A veces con vergüenza nos damos cuenta que en el mundo existen personas que no conocen tanto del Señor como nosotros pero que creen en Él con tanto fervor que van mucho más adelante en la fe, y saben lo que es pedir, clamar. Y nosotros tendemos a abandonar y a desanimarnos pronto cuando la respuesta tarda. El Señor quiere que de verdad nos apropiemos de la bendición, que clamemos, que la reclamemos, que lo probemos, pero hay más queja y murmuración que oración y fe.
La visita del Salvador a Fenicia y el milagro realizado allí tenían un propósito aún más amplio. Esta obra no fue hecha solamente para la mujer afligida, los discípulos de Cristo y los que recibieran sus labores, sino para los que estamos actuando hoy. El espíritu que levantó el muro de separación entre judíos y gentiles sigue obrando. El orgullo y el prejuicio han levantado fuertes murallas de separación entre diferentes clases de hombres. Cristo y su misión han sido mal representados, y multitudes se sienten virtualmente apartadas del ministerio del Evangelio. Pero no deben sentirse separadas de Cristo.
Confiar en el Señor
Con fe, la mujer de Fenicia a pesar del desaliento, sin prestar atención a las apariencias que podrían haberla inducido a dudar, confió en el amor del Salvador. Así es como Cristo desea que confiemos en Él. Las bendiciones de la salvación son para cada alma. No es lo que vemos o sentimos, es lo que dios dijo que hará porque Él no miente. la fe no puede dejarse llevar por los sentimientos.
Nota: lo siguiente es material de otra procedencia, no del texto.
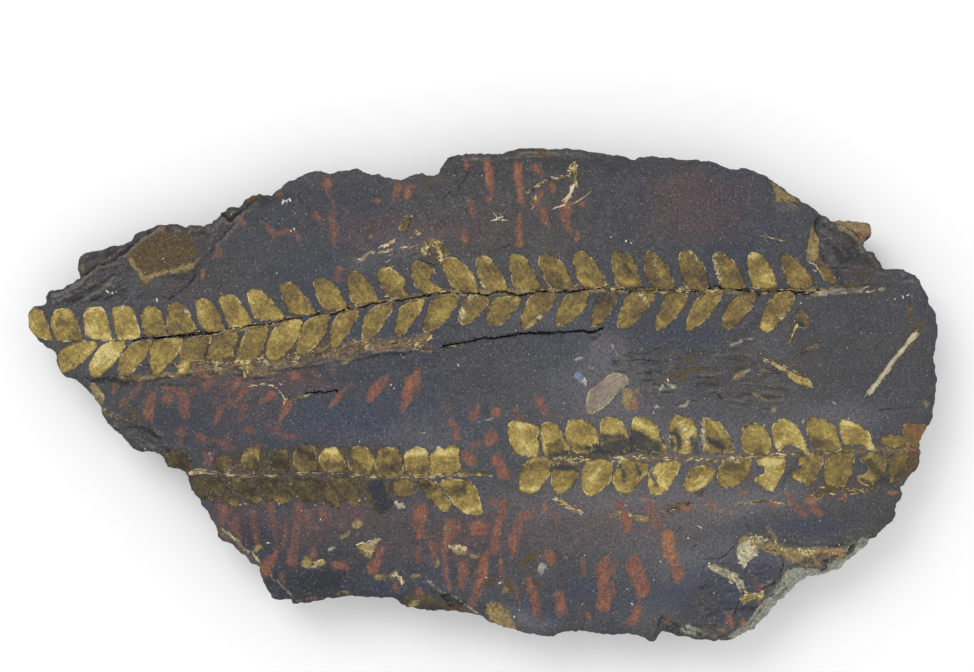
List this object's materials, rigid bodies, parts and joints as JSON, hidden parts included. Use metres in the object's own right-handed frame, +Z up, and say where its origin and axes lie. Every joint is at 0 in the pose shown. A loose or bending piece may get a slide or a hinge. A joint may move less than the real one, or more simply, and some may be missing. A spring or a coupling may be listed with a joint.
{
  "type": "fossil bennettite leaf plate",
  "caption": "Broken slab of dark shale with bennettite leaves, rows of rounded leaflets on thin stalks, pressed on its top; lies on a flat underside.",
  "frame": {"origin": "on the resting face, under the middle of the slab's bounding box", "axes": "+X along the slab's length towards the end with the slanting twig, +Y across it towards the long upper leaf, +Z up out of the face with the leaves"},
  "size_m": [0.273, 0.1482, 0.0252],
  "materials": {
    "shale": "matt, split along the bedding",
    "leaf_film": "dull mineral film with a faint sheen"
  },
  "bodies": {
    "root": {"fossil_slab": "shale"}
  },
  "joints": []
}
En las Escrituras hay promesas preciosas hechas a los que esperan en el Señor. Todos deseamos la respuesta inmediata a las oraciones y nos sentimos tentados a desanimarnos si estas no son contestadas inmediatamente. Pero esto es un gran error. La demora es para nuestro beneficio especial.
Tenemos la oportunidad de ver si nuestra fe es sincera o si es mudable como las olas del mar. Debemos atarnos al altar con las fuertes cuerdas de la fe y el amor, y dejar que la paciencia realice su obra perfecta. La fe se fortalece mediante el ejercicio continuo.